Omelet Finesse: Common Mistakes and Solutions
| Mistake | Cause | Solution |
| Brown or Tough Texture | Heat was too high. | Reduce your stove setting to medium-low. Cook slower and rely on the constant movement of the pan. |
| Sticking to the Pan | Not enough fat or poor pan quality. | Always use at least 1 Tbsp of butter. Ensure your non-stick pan is not scratched or worn out. |
| Tears or Breaks | Overfilling, or the eggs were overcooked/dry. | Use no more than 1/3 cup of filling. Remove the omelet from the heat when the surface is still slightly moist. |
Conclusion
The perfect omelet is within your reach. It is a dish of finesse—not brute force. By respecting the golden rules of a hot, buttered non-stick pan, low heat, and constant, gentle movement, you will transform eggs from a simple ingredient into a light, elegant, and perfectly moist meal.
Practice makes perfect. Your next omelet will be better than your last.
Ready to get cooking? What is your favorite filling combination for a classic omelet?
Frequently Asked Questions (FAQ)
Q: Should I add milk or water to my eggs?
A: You do not need to add anything, but a teaspoon of water (or cream) per 2-3 eggs can help lighten the texture. Water creates steam, resulting in a fluffier omelet, while cream adds richness.
Q: Why do some chefs shake the pan while cooking the omelet?
A: Shaking the pan prevents the eggs from sticking and promotes even cooking. For a classic French omelet, constant shaking and rapid stirring are used to create tiny curds and a moist, pale interior before the egg fully sets.
Q: How many eggs should I use for one omelet?
A: Two to three large eggs are ideal for a single omelet in an 8-inch pan. Using more eggs requires a larger pan, which makes the delicate folding technique much more difficult.

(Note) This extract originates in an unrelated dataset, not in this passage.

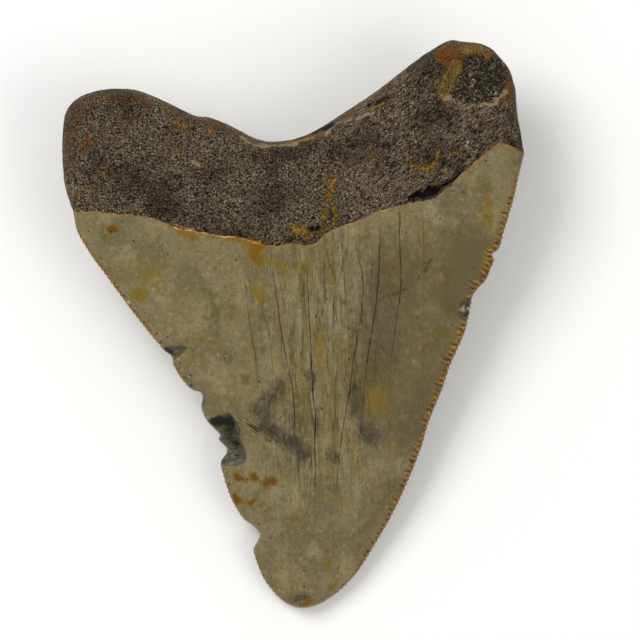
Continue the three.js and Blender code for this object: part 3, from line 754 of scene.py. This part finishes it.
# The fine drying cracks of the crown, from left to right. Each is listed down its length as
# (y, x, how deep). Between its neighbours a crack's distance is counted plus or minus in turn, so
# one smooth number says where every crack runs.
CRACKS = [
    [(7.0, -7.3, 0), (5.5, -7.05, 0.5), (-0.5, -6.45, 0.6), (-4.7, -5.6, 0.6), (-7.4, -5.3, 0)],
    [(2.6, -4.6, 0), (1.7, -4.4, 0.5), (-1.6, -3.5, 0.6), (-5.3, -3.15, 0.5), (-9.1, -2.6, 0)],
    [(9.0, -3.2, 0), (7.6, -3.0, 0.5), (1.4, -2.1, 0.7), (-3.4, -1.35, 0.8), (-7.4, -0.5, 0.8),
     (-10.6, 0.05, 0.8), (-14.2, 0.2, 0.7), (-18.7, -0.15, 0.6), (-21.7, -0.5, 0)],
    [(9.5, 2.0, 0), (7.6, 2.1, 0.7), (-0.2, 2.5, 0.9), (-6.2, 2.8, 1), (-11.2, 3.1, 1), (-13.4, 3.4, 1),
     (-18.7, 3.3, 1), (-21.5, 3.4, 0.9), (-25.9, 3.1, 0)],
    [(13.1, 7.4, 0.5), (8.6, 7.3, 0.4), (5.0, 6.3, 0), (3.8, 6.1, 0.5), (0.8, 6.15, 0.5), (-1.0, 6.1, 0)],
    [(12.6, 9.4, 0.3), (11.8, 9.5, 0.6), (6.4, 10.5, 0.8), (2.3, 10.3, 0.8), (-1.6, 9.65, 0.9),
     (-5.9, 9.0, 0.9), (-9.7, 8.5, 0.9), (-13.7, 7.8, 0.8), (-17.9, 7.2, 0.8), (-22.3, 6.7, 0.6),
     (-26.2, 6.3, 0)],
    [(14.0, 13.1, 0.4), (11.8, 13.0, 0.8), (6.4, 12.75, 0.9), (2.3, 12.3, 0.9), (-0.7, 11.9, 0.9),
     (-4.4, 11.25, 0.9), (-8.3, 10.85, 0.8), (-11.9, 10.5, 0.7), (-16.7, 10.0, 0)],
    [(17.0, 16.0, 0.6), (12.8, 15.95, 0.9), (7.6, 16.2, 0.9), (4.6, 16.0, 0.8), (2.3, 15.75, 0.7),
     (-0.7, 15.3, 0.6), (-3.7, 14.85, 0.5), (-5.9, 14.55, 0)],
    [(16.5, 19.4, 0), (14.5, 19.5, 0.4), (10.4, 19.6, 0.35), (8.0, 19.6, 0)],
]
FAR_FROM_CRACKS = 9.0
DEPTH_ON_TONGUE_SIDE = 0.6
crack_side, crack_depth = np.ones_like(x), np.zeros_like(x)
nearest = np.full_like(x, FAR_FROM_CRACKS)
for crack in CRACKS:
    downwards = [(-y_at, x_at, deep) for y_at, x_at, deep in crack]
    across = x - level_through(downwards, 1)(-y)
    deep = level_through(downwards, 2)(-y) * (y < crack[0][0]) * (y > crack[-1][0])
    crack_depth = np.where(np.abs(across) < nearest, deep, crack_depth)
    nearest = np.minimum(nearest, np.abs(across))
    crack_side = np.where(across > 0, -crack_side, crack_side)
keep(mesh, "crack", nearest * crack_side)
keep(mesh, "crack_depth", np.where(upper, crack_depth, DEPTH_ON_TONGUE_SIDE * crack_depth))


def linear(shade):
    """A hex colour as the four linear numbers a shader takes."""
    parts = [int(shade[i : i + 2], 16) / 255 for i in (1, 3, 5)]
    return [p / 12.92 if p <= 0.04045 else ((p + 0.055) / 1.055) ** 2.4 for p in parts] + [1]


def add(tree, kind, inputs, output=0, **settings):
    """Adds a node with its settings, links or fills its inputs, and gives back an output."""
    made = tree.nodes.new("ShaderNode" + kind)
    for name, value in settings.items():
        setattr(made, name, value)
    for socket, value in inputs.items():
        if isinstance(value, bpy.types.NodeSocket):
            tree.links.new(value, made.inputs[socket])
        else:
            made.inputs[socket].default_value = value
    return made.outputs[output] if made.outputs else made


def plus(tree, value, amount, other):
    """A value plus an amount of another."""
    return add(tree, "Math", {0: other, 1: amount, 2: value}, operation="MULTIPLY_ADD")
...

Q: What is the difference between an omelet and a frittata?
A: An omelet is quickly cooked on the stovetop, folded, and served immediately, often with the fillings added after the eggs are in the pan. A frittata is cooked slowly on the stovetop with fillings mixed in, then finished under the broiler or in the oven, and is generally not folded.